Books I Might Have to Skip:
The Three Musketeers
I just. Really? I am so not interested, it isn't even funny.
Moby Dick
I read the Wishbone version; wasn't that enough?
My hope is to read most of these books, and write out what I think of them. I'm no English major, so I won't have much of worth to say. What I am is a social-science major, so I also want to analyze the content of the list as I go. How many of the books were written in English? By women? By people of color? When were they written? How many of the main characters are women? Straight? People of color?
I ask in part because, when reviewing the list, so many of the books seemed to be about man-things that, honestly, don't interest me that much. It looks like they tried to represent women and non-WASPs, but I'm worried all get sick of these themes of conquest and war and male bonding and men coming of age. If it gets too old, I might have to replace a few of the books with some off a list of books every woman should read. Because I'm a cheater like that.
And finally... Missing Books:
Shakespeare
I get that he didn't write novels, per se, but if you're going to bend the rules and put series of novels on, you could also bend them to include the most famous and influential writer of fiction ever. I'm thinking the Tempest, maybe.
Vonnegut
No Vonnegut? That seems criminal to me. I've only read three of his novels, but they are both AMAZING and deep. I suspect most people would advocate for Slaughterhouse 5, but I'm going to come out in favor of Cat's Cradle.
Rand
Maybe? I'm kind of surprised Atlas Shrugged didn't make the list. That said, I can't pretend to be all that disappointed.
A Clockwork Orange
I've only seen the movie, but I think this should be on the list. Just to torture people with. I don't have a better reason than that.
Animal Farm
Another of those books everyone is supposed to read. I saw a play version; does that count?
The Ancient Classics
Ulysses made the list; where's the Odyssey then? Or the Iliad? Or Oedipus? I know, I know, maybe we're stretching it on the "novel" front again, but I don't care. Also, Oedipus was way better than I expected. Also, Antigone? Medea? No? Fine.
Friday, June 4, 2010
Meet the Books
See, I used to read ALL THE TIME. You couldn't tear me away from my novels. But then I grew up, and I didn't care so much for these adult books. Also, I discovered the internet, the biggest time-suck ever.
I've told myself over and over, if only someone would direct me toward actual good books, I'd read more! But I keep getting distracted by shiny things.

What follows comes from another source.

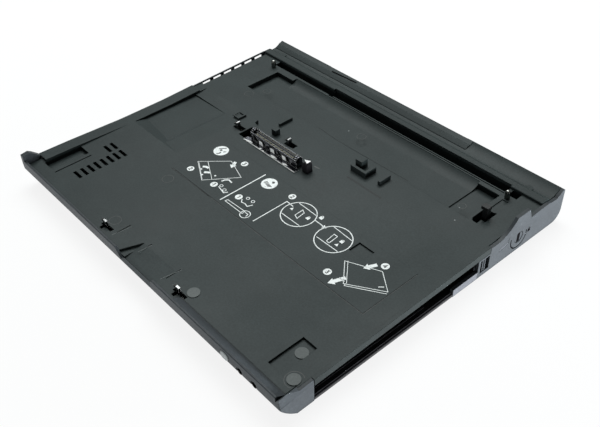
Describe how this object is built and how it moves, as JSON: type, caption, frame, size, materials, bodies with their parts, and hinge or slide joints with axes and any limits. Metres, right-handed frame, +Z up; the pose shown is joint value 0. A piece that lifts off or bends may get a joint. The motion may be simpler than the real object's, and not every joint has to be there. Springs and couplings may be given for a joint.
{
  "type": "laptop docking station",
  "caption": "Slab-shaped laptop docking station: sloped tray with docking connector, locating pins and sprung hooks, key lock, open drive bay and rear ports.",
  "frame": {"origin": "middle of the footprint on the plane that the feet stand on", "axes": "+X to the user's right, +Y to the rear, +Z up"},
  "size_m": [0.268, 0.2314, 0.028],
  "materials": {
    "case_plastic": "fine spark-eroded grain, satin",
    "black_plastic": "moulded, satin",
    "sheet_black": "black sheet steel",
    "steel": "plated sheet and turned steel",
    "bright_metal": "bright plated sheet",
    "contact_gold": "gold flashed",
    "spring_steel": "wire",
    "lock_metal": "dark plated",
    "board_green": "circuit board",
    "key_grey": "light grey",
    "pad_grey": "soft pads",
    "foot_rubber": "feet"
  },
  "bodies": {
    "case": {"base_shell": "case_plastic", "base_posts": "case_plastic", "top_cover": "case_plastic", "rear_port_plate": "black_plastic", "dock_connector_housing": "black_plastic", "dock_connector_shield": "bright_metal", "dock_connector_contacts": "contact_gold", "connector_carrier": "black_plastic", "locating_pin_left": "steel", "locating_pin_right": "steel", "tray_pads": "pad_grey", "latch_spring": "spring_steel", "lock_housing": "black_plastic", "dock_switch": "black_plastic", "microphone_jack": "black_plastic", "headphone_jack": "black_plastic", "front_board": "board_green", "bay_cage": "sheet_black", "bay_connector": "black_plastic", "main_board": "board_green", "dc_inlet": "black_plastic", "ethernet_port": "steel", "usb_ports": "steel", "vga_port": "steel", "case_screws": "steel", "rubber_feet": "foot_rubber"},
    "undock_latch": {"latch_frame": "steel", "front_hook_left": "steel", "front_hook_right": "steel", "middle_hook_left": "steel", "middle_hook_right": "steel", "undock_button": "black_plastic"},
    "lock": {"lock_cylinder": "lock_metal", "lock_crank": "lock_metal"},
    "rear_hook_slide_body": {"rear_hook": "lock_metal"},
    "dock_key": {"dock_button": "key_grey"},
    "bay_catch": {"bay_latch": "case_plastic"}
  },
  "joints": [
    {"name": "undock_slide", "type": "slide", "parent": "case", "child": "undock_latch", "axis": [1, 0, 0], "range_m": [0, 0.004], "stiffness_N_per_m": 400, "springref_m": -0.003},
    {"name": "lock_turn", "type": "hinge", "parent": "case", "child": "lock", "pos_m": [0.129, 0.07175, 0.011], "axis": [-1, 0, 0], "range_deg": [0, 90]},
    {"name": "rear_hook_slide", "type": "slide", "parent": "case", "child": "rear_hook_slide_body", "axis": [0, 1, 0], "range_m": [0, 0.004]},
    {"name": "dock_button_press", "type": "slide", "parent": "case", "child": "dock_key", "axis": [0, 1, 0], "range_m": [0, 0.0008], "stiffness_N_per_m": 500, "springref_m": -0.001},
    {"name": "bay_latch_slide", "type": "slide", "parent": "case", "child": "bay_catch", "axis": [0, 1, 0], "range_m": [0, 0.0029], "stiffness_N_per_m": 250, "springref_m": -0.002}
  ],
  "couplings": [
    {"joint": "lock_turn", "follows": "rear_hook_slide", "rad_per_m": 392.69}
  ]
}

So now I'm taking The Telegraph's list of 100 books everyone should read, and I'm going to read it! With a few caveats. Here's the list and summaries:
100) The Lord of the Rings by JRR Tolkein
WH Auden thought this tale of fantastic creatures looking for lost jewellery was a “masterpiece”.
99) To Kill a Mockingbird by Harper Lee
A child’s-eye view of racial prejudice and freaky neighbours in Thirties Alabama.
98) The Home and the World by Rabindranath Tagore
A rich Bengali noble lives happily until a radical revolutionary appears.
97) The Hitchhiker’s Guide to the Galaxy by Douglas Adams
Earth is demolished to make way for a Hyperspatial Express Route. Don’t panic.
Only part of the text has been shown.